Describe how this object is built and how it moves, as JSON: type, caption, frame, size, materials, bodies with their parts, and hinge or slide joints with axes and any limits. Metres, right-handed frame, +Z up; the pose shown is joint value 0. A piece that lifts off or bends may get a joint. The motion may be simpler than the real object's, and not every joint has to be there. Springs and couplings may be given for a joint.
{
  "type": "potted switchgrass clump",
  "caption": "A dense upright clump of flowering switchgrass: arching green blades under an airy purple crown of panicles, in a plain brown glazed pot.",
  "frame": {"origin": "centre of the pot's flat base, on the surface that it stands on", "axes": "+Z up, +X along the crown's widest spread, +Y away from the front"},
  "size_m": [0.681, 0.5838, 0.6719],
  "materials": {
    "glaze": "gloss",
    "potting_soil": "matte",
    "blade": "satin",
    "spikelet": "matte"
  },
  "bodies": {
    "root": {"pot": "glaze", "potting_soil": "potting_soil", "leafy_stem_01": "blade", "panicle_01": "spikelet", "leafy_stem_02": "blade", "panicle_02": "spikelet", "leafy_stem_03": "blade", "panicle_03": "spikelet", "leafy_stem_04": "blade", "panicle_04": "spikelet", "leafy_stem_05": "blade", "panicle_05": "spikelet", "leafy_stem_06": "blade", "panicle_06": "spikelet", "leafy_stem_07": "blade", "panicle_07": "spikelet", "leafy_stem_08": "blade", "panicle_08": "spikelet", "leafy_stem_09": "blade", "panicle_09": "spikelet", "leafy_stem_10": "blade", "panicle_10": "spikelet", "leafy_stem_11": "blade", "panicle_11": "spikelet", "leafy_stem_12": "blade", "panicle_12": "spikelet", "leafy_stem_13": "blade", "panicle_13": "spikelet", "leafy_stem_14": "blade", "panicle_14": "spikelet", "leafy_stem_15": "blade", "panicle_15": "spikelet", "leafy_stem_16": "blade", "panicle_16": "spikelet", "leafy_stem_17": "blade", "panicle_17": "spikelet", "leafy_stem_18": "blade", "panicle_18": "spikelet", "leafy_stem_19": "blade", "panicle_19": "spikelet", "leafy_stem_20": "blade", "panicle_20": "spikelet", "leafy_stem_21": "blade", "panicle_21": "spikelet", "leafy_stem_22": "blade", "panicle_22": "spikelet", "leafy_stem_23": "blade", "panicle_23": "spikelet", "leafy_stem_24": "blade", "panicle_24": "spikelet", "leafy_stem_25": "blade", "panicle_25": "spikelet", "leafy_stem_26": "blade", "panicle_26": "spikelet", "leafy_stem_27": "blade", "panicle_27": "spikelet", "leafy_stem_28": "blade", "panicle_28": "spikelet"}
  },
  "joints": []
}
-*-*-
_SHORT PROBLEM_.
Pick out the lines above containing the word "axes", then copy them.

_RIGHT ANSWER_.
Describe how this object is built and how it moves, as JSON: type, caption, frame, size, materials, bodies with their parts, and hinge or slide joints with axes and any limits. Metres, right-handed frame, +Z up; the pose shown is joint value 0. A piece that lifts off or bends may get a joint. The motion may be simpler than the real object's, and not every joint has to be there. Springs and couplings may be given for a joint.
  "frame": {"origin": "centre of the pot's flat base, on the surface that it stands on", "axes": "+Z up, +X along the crown's widest spread, +Y away from the front"},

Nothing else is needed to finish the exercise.